There’s a controversy surrounding Buffy's DVD releases, and their video presentation. On Region 1, all the seasons are presented in 4:3 fullscreen, the ratio in which Joss Whedon intends them to be shown…however, in Region 2, from season four onwards they are presented in 1.78:1 anamorphic widescreen – the ratio in which they were shot. So this disc has two episodes in fullscreen, with poor definition and a slightly blurred image, and then two episodes in widescreen…which of course are superior, with much better clarity and colour definition. However, even the widescreen image has slight flaws – it's a little too soft – but the presentation of these two episodes is much better than those from the first three seasons. The mark I have given is an average of the fullscreen and widescreen transfers.
Just like its TV broadcast, Dolby Digital 2.0 is the order of the day – but I found it to be fairly poor, even for a stereo soundtrack. The sound lacks definition, and there is little contrast between dialogue and action; meaning that the audio can sound muddled and mixed together poorly at times. A 5.1 remix with subwoofer usage would be excellent.
The season boxsets contain copious amounts of extra material, but the only things present on this disc are a collection of trailers and TV spots: Buffy and Angel on DVD, Buffy Season 7, Angel Season 4, The Slayer Collection and Firefly (created by Joss Whedon, completely separate from Buffy).

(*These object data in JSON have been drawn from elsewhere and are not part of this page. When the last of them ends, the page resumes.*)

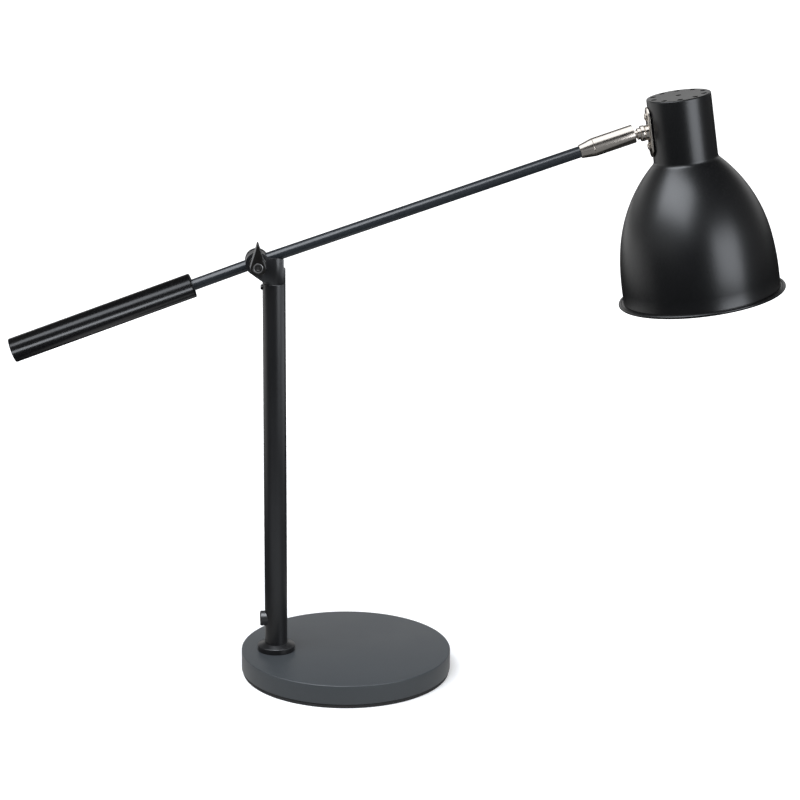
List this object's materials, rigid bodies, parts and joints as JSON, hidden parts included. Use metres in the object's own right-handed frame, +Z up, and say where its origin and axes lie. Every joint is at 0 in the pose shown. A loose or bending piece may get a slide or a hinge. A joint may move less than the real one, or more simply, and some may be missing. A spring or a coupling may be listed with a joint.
{
  "type": "desk lamp",
  "caption": "Counterweight balance desk lamp: weighted round base, straight post, tilting arm with bar counterweight, clamp lever and a bell shade on a ball joint.",
  "frame": {"origin": "centre of the base pad's underside, on the table", "axes": "+Z up, +X along the arm from the post towards the shade, the whole lamp in the plane y = 0"},
  "size_m": [0.6419, 0.1794, 0.4958],
  "materials": {
    "black_satin": "satin black powder coat",
    "black_shade": "satin black powder coat on spun aluminium",
    "black_arm": "semi-gloss black paint with a cool sheen",
    "black_gloss": "gloss black paint",
    "nickel": "bright nickel plate",
    "black_oxide": "blackened steel",
    "black_plastic": "moulded black plastic",
    "cast_iron": "raw casting",
    "foam": "matte foam sheet",
    "rubber": "matte",
    "zinc_steel": "zinc plated",
    "brass": "plain",
    "fibre": "vulcanised fibre",
    "nylon": "natural nylon",
    "holder_plastic": "moulded phenolic"
  },
  "bodies": {
    "stand": {"base_cover": "black_satin", "base_weight": "cast_iron", "base_pad": "foam", "cord_grommet": "rubber", "post_tube": "black_satin", "post_foot": "black_satin", "post_plug": "zinc_steel", "post_nipple": "zinc_steel", "nipple_washer": "zinc_steel", "lock_washer": "zinc_steel", "nipple_nut": "zinc_steel", "top_bush": "brass", "set_screw": "black_oxide", "switch_body": "black_plastic"},
    "button": {"switch_button": "black_plastic"},
    "head": {"pivot_head": "black_satin", "pivot_bolt": "black_oxide", "lever_washer": "black_oxide"},
    "lever": {"clamp_lever": "black_plastic", "lever_insert": "nickel"},
    "arm": {"arm_hub": "zinc_steel", "friction_washers": "fibre", "front_arm": "black_arm", "rear_arm": "black_arm", "counterweight": "black_gloss", "taper_collar": "nickel", "swivel_barrel": "nickel", "disc_spring": "zinc_steel"},
    "seat": {"ball_seat": "nylon"},
    "ball": {"ball_stud": "nickel", "stud_collar": "nickel", "stud_nut": "zinc_steel"},
    "shade": {"shade_shell": "black_shade", "mounting_plate": "nickel", "plate_screws": "nickel", "screw_nuts": "zinc_steel", "socket_bracket": "zinc_steel", "holder_nipple": "zinc_steel", "holder_nut": "zinc_steel", "lampholder": "holder_plastic", "screw_shell": "brass", "centre_contact": "brass"}
  },
  "joints": [
    {"name": "button_press", "type": "slide", "parent": "stand", "child": "button", "axis": [1, 0, 0], "range_m": [0, 0.0022], "stiffness_N_per_m": 900, "springref_m": -0.001},
    {"name": "head_turn", "type": "hinge", "parent": "stand", "child": "head", "pos_m": [-0.0595, 0, 0.3398], "axis": [0, 0, 1], "range_deg": [-155, 155]},
    {"name": "lever_turn", "type": "hinge", "parent": "head", "child": "lever", "pos_m": [-0.0732, 0, 0.3573], "axis": [0, -1, 0], "range_deg": [-30, 270]},
    {"name": "arm_tilt", "type": "hinge", "parent": "head", "child": "arm", "pos_m": [-0.0732, 0, 0.3573], "axis": [0, -1, 0], "range_deg": [-20, 55]},
    {"name": "ball_roll", "type": "hinge", "parent": "arm", "child": "seat", "pos_m": [0.22889, 0, 0.45885], "axis": [0.9479, 0, 0.3186], "range_deg": [-90, 90]},
    {"name": "ball_tilt", "type": "hinge", "parent": "seat", "child": "ball", "pos_m": [0.22889, 0, 0.45885], "axis": [0, -1, 0], "range_deg": [-10, 29]},
    {"name": "shade_spin", "type": "hinge", "parent": "ball", "child": "shade", "pos_m": [0.22889, 0, 0.45885], "axis": [0.9881, 0, 0.1538], "range_deg": [-90, 90]}
  ]
}
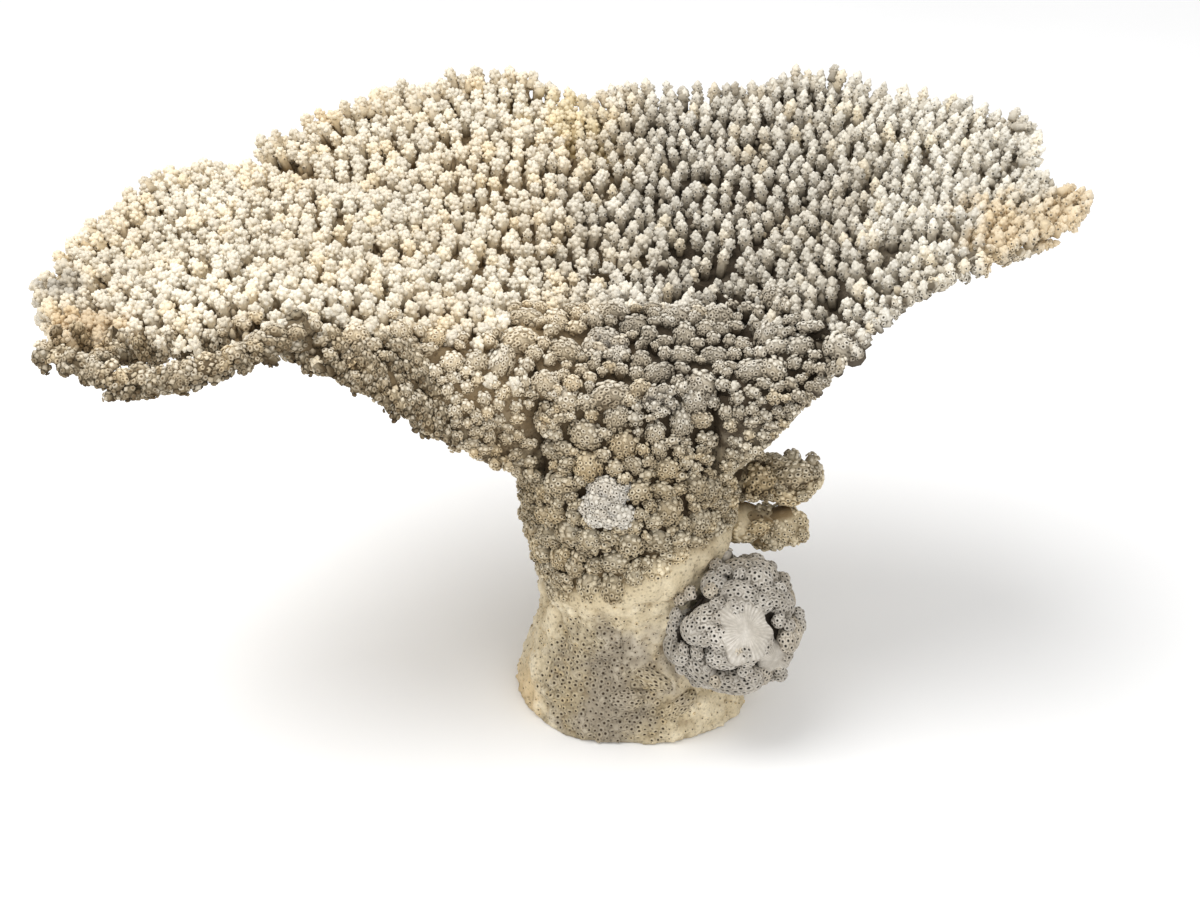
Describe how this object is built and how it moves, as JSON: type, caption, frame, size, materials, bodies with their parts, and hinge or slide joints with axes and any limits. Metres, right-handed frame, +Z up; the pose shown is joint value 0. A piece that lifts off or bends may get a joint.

Buffy the Vampire Slayer certainly has potential, something that really isn't exploited fully here. The gaps between seasons leave holes in the show's flow, and just as you think you are getting to know a character, they disappear. My recommendation instead for prospective fans is to buy the (fairly cheap) season one boxset, 12 episodes and a wealth of extra material – and then if you enjoy them, you can carry on collecting the seasons; don’t waste your money on this unneeded release.